D’ Souza told acv that some people feel compelled to justify themselves at a certain age and the play does deal with expectations and where one is in life…

“Aren’t we allowed to enjoy ourselves? If we want to go to Ibiza, why can’t we? It’s not just 20 year olds out there, you meet even 70 year olds – that’s why I wanted to write about it – there are a lot of people living their middle youths (without children) and I don’t think there is much in the theatre about them.”

He said the title itself gives some indication of how this holiday pans out.

“It’s kind of jokey and it was the title I started with in draft I and refers to the purgatory of extended youth.

“I think Hampstead Theatre was interested in people having a good time and negotiating their lives at this point.”

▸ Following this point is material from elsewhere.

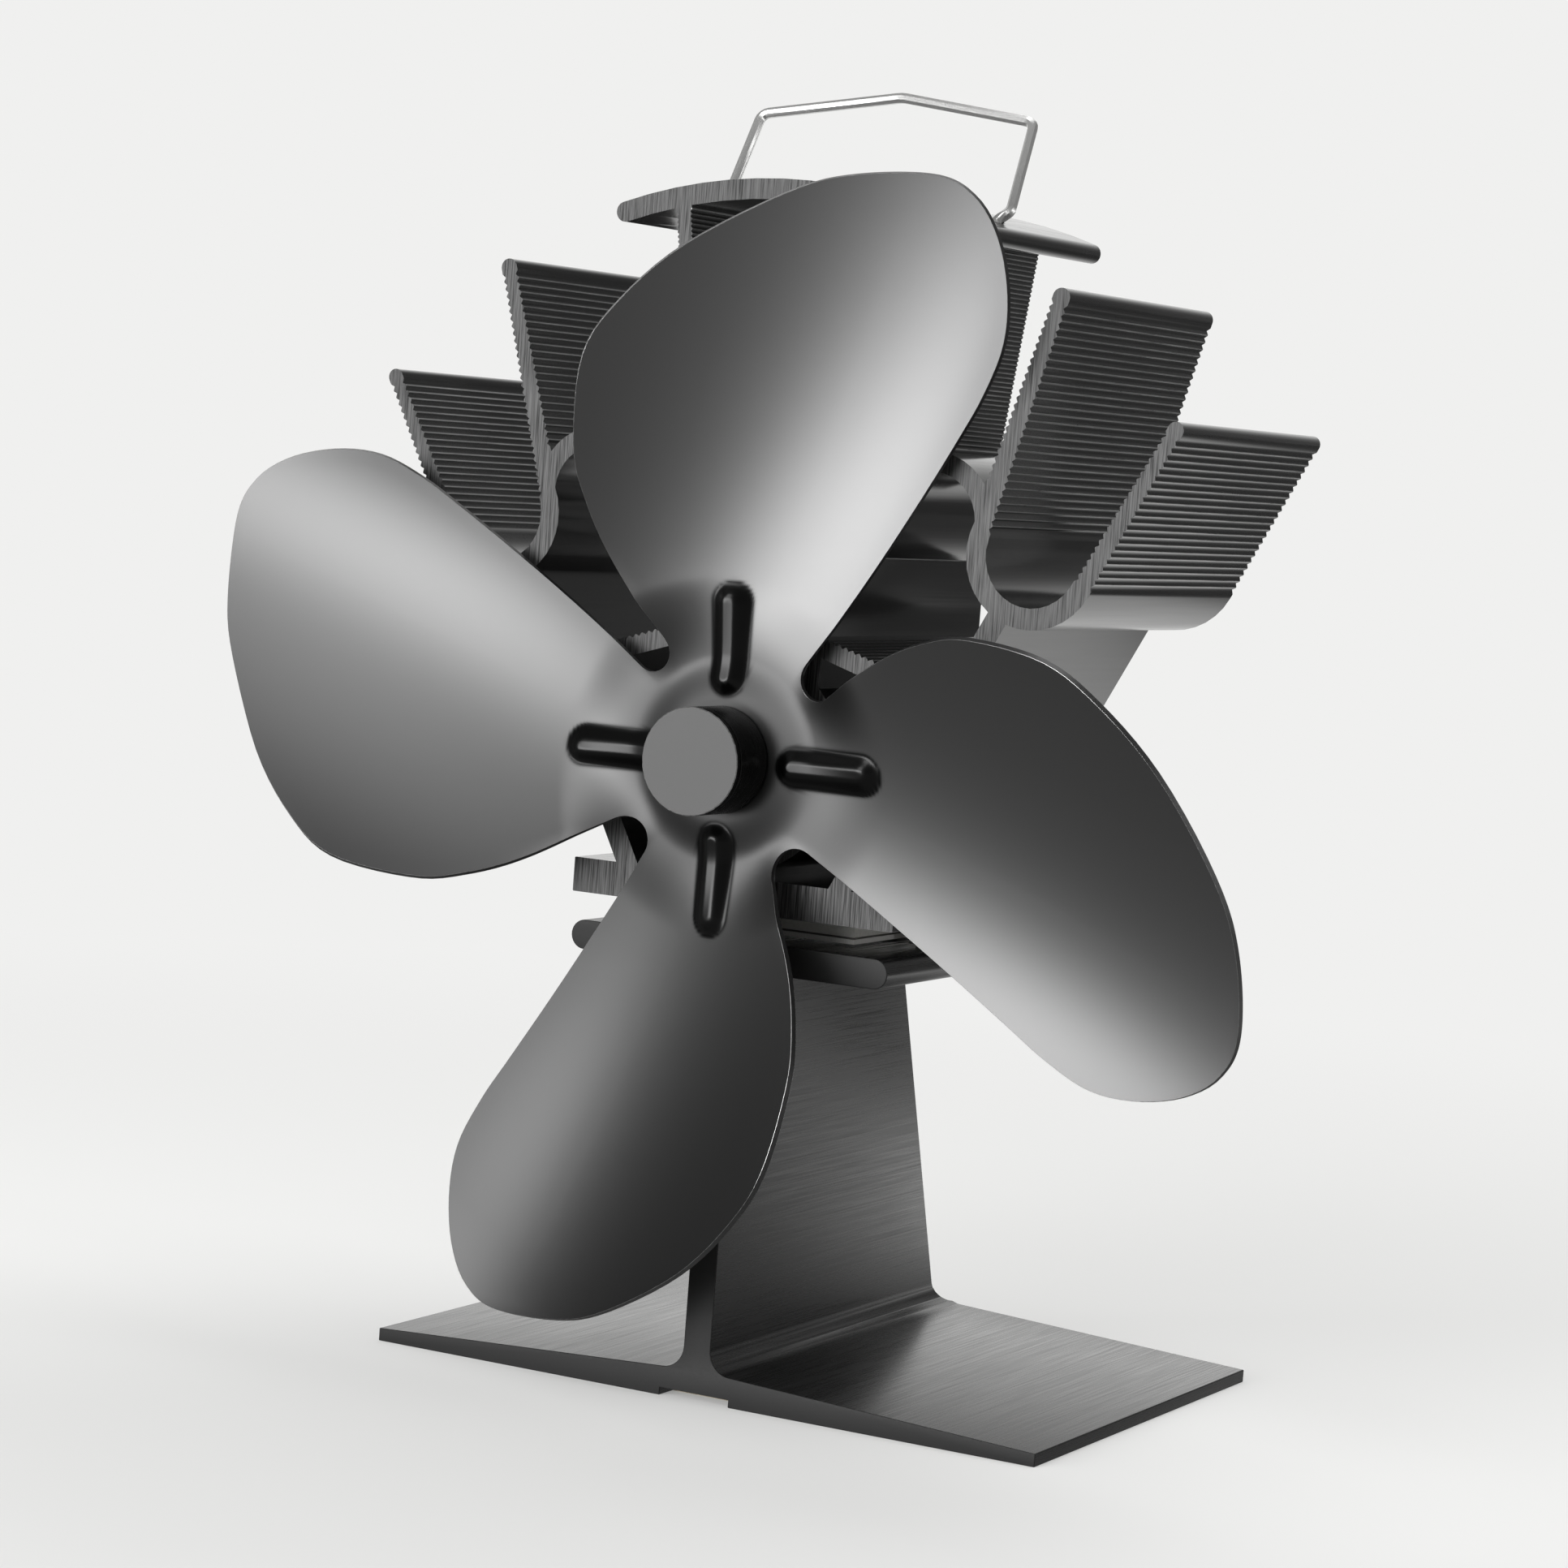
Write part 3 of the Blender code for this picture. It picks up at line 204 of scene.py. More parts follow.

He said Dev’s Indian heritage is an important part of the play.

Dev (Neil D’Souza) and Holly (Kerry Bennett)

“You can’t lift that out. You would be altering the play quite significantly – it’s two white guys and an Indian one.

“One of the women they meet is mixed race too and there’s some romance but it’s not too heavy – I like the comedy that comes from the characters having a different perspective to when they were young and the fact that the three of them have changed.”

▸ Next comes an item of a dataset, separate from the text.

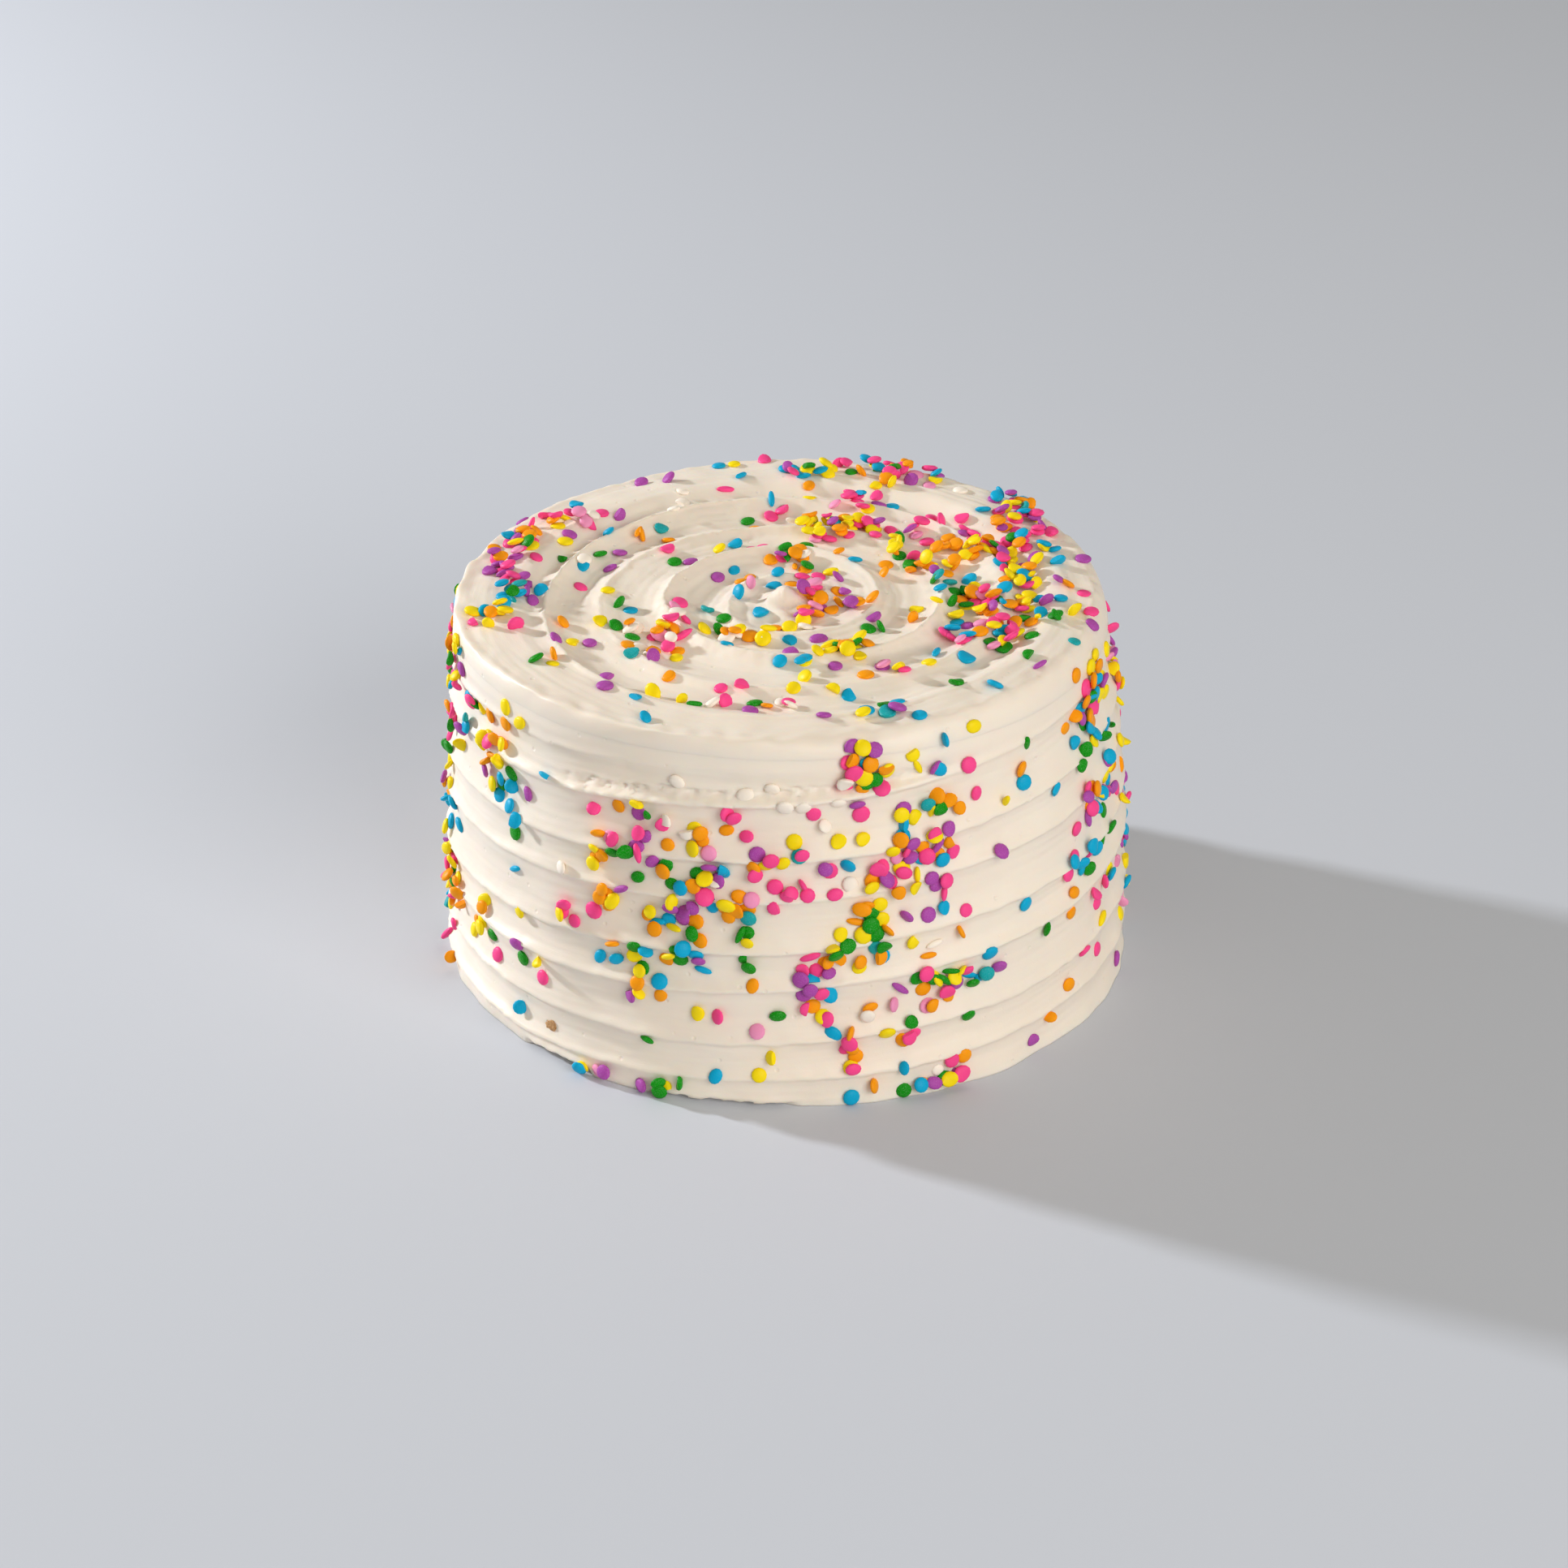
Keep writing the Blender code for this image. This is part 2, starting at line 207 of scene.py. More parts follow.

The play also deals with elderly parents in declining health and one of the characters has lost his parents.

D’Souza says writing ‘Out of Season’ helped him come to terms with his own mother’s passing last spring.

“Writing is an interior kind of art you do on your own – I was still able to write comedy – there’s comedy in funeral, and death and to me it is linked with desperation – comedy and tragedy are not that far apart.”

This is D’Souza’s third play – after ‘Small Miracle’ (Colchester) and ‘Coming up’ (Watford).

Out of Season’ is directed by Alice Hamilton, Hampstead Theatre’s associate director.

(Sailesh Ram)

Listing
‘Out of Season’ by Neil D’Souza from Friday, (February 16) to Saturday, March 23.
Hampstead Theatre Downstairs, Eton Avenue, London NW3 3EU.
Monday- Saturday 7.45pm, Matinees 2.45pm (Thursday & Saturday).

https://www.hampsteadtheatre.com/whats-on/2023/out-of-season/

Funny, tragic, beautifully performed…

Holly (Kerry Bennett) and Dev (Neil D’Souza)

By Suman Bhuchar

CHRIS, Dev and Michael have been friends for around 30 years and they are going back to the same hotel and room 547 in Ibiza to celebrate Chris turning 50! They were once in a band – The Frampton Sound Experiment.

Chris (Peter Bramhill) is an eternal student type character who never committed, plays the guitar and lives for his next ‘Rula Lenska’ (a drink they invented years ago) – they talk about women, getting laid, not having children, success and general reflections on life in middle age, while still trying to behave youthfully. Basically, they are having a mid-life crisis, sort of, when we meet them.

Dev (Neil D’ Souza, who is also the writer) is a taciturn type who works as a professor and has regrets about his life. He is played as a British Asian character sans stereotyping.  The first act is all light comedy quips, fast talking banter, while they wait for their friend, Michael (James Hillier) and the two guys have a mutual rapport and understanding.  Meanwhile, Chris meets Holly (Kerry Bennett) and her friend Amy (Catrin Aaron) and is hoping for a good time.

The set by Janet Bird is a light hotel room bathed in colours of orange blue, all summery, with a fake Picasso painting on the wall, and an outside balcony that makes you feel like you need a beach vacation.

Hampstead Downstairs is such a versatile space and you feel you are almost intruding into the bedroom conversation between these friends, who are sharing a room with a double bed – which sends them into an initial tizzy but it is really two single beds that can be pulled apart.

The Second Act turns a bit more serious and dark.

A week has passed by and the boys are settled in and then their long awaited friend Michael, who was also in the band, has finally turned up. He is now a successful music agent based in La-La Land, so he uses his power to upset the dynamics between the friends and their newly cultivated relationships with the women. Other secrets also come to light.

Out of Season’ is directed by Alice Hamilton, associate director at Hampstead and it features music and song.

The female performers have the strongest voices but overall the cast is superb. Funny to hear Thomas Mann’s novel, ‘Death in Venice’ being described as a Who-Dunnit!

And for those who may wish to experiment a ‘Rula Lenska’ is a whisky, tonic and a dash of orange.

It’s a great show, funny, tragic and beautifully performed.